The American version was successful and won 'Space-Sim of the year' awards from many magazines and websites. Encouraged by this, an expanded edition was designed. I-War / Independence War sold around 250,000 copies worldwide. Including the special editions the total sales were about 300,000.

==Defiance==

Later, an additional campaign from the Indie side of the conflict, called Defiance, was developed. The campaign consisted of 18 missions and it mirrored the I-War campaign. This time the player assumed the role of Edison Hayes, a captain of the Indie fleet and the Dreadnaught-class corvette Spartacus. Defiance had three new features: in-mission savepoints, limited customisation of player ship's weapons and a zoom mode for longer range weapons fire.

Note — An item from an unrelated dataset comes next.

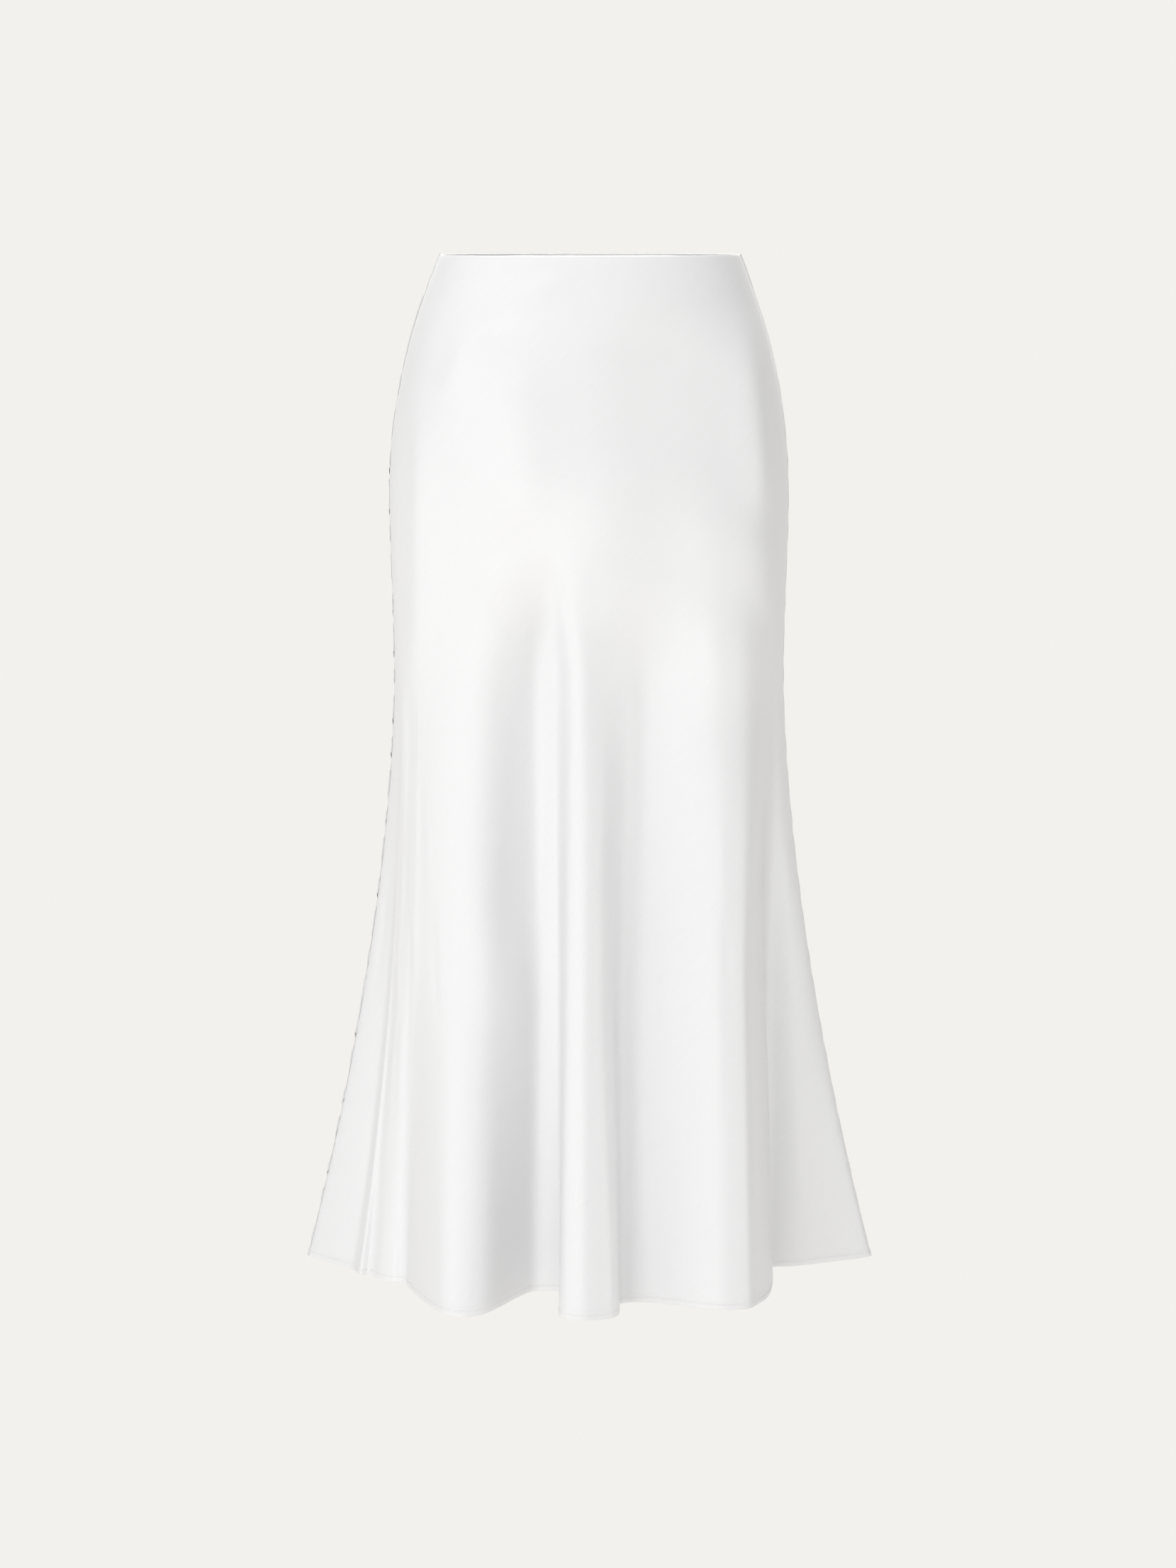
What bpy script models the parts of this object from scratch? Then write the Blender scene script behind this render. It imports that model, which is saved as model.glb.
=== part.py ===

Originally Defiance was supposed to be released as an expansion pack, but Infogrames decided they would prefer a special edition that would have both the new campaign and the original game in the same box. This special edition was released in the US as Independence War Deluxe Edition in 1999. The European version was released the same year, but was called Independence War Special Edition instead since it was reasoned that 'deluxe' doesn't mean much to the French or German audiences. The American version also included a $10 rebate for owners of Independence War, but no rebate was included with the European version. On May 25, 2010, GOG.com re-released Independence War Deluxe Edition digitally.

The development of Defiance was led by Stephen Robertson who also maintained a strong and long lasting on-line presence helping players of the Independence War series.

==Reception==
The game won Computer Games Strategy Pluss 1998 "Sci-Fi Simulation of the Year" award. The editors wrote, "With mission-driven play, good graphics, and detailed space combat action, this European import turned out to be quite a hit on this side of the Atlantic."

The Academy of Interactive Arts & Sciences nominated I-War for "PC Simulation Game of the Year" at the 2nd Annual Interactive Achievement Awards, although it lost to Need for Speed III: Hot Pursuit.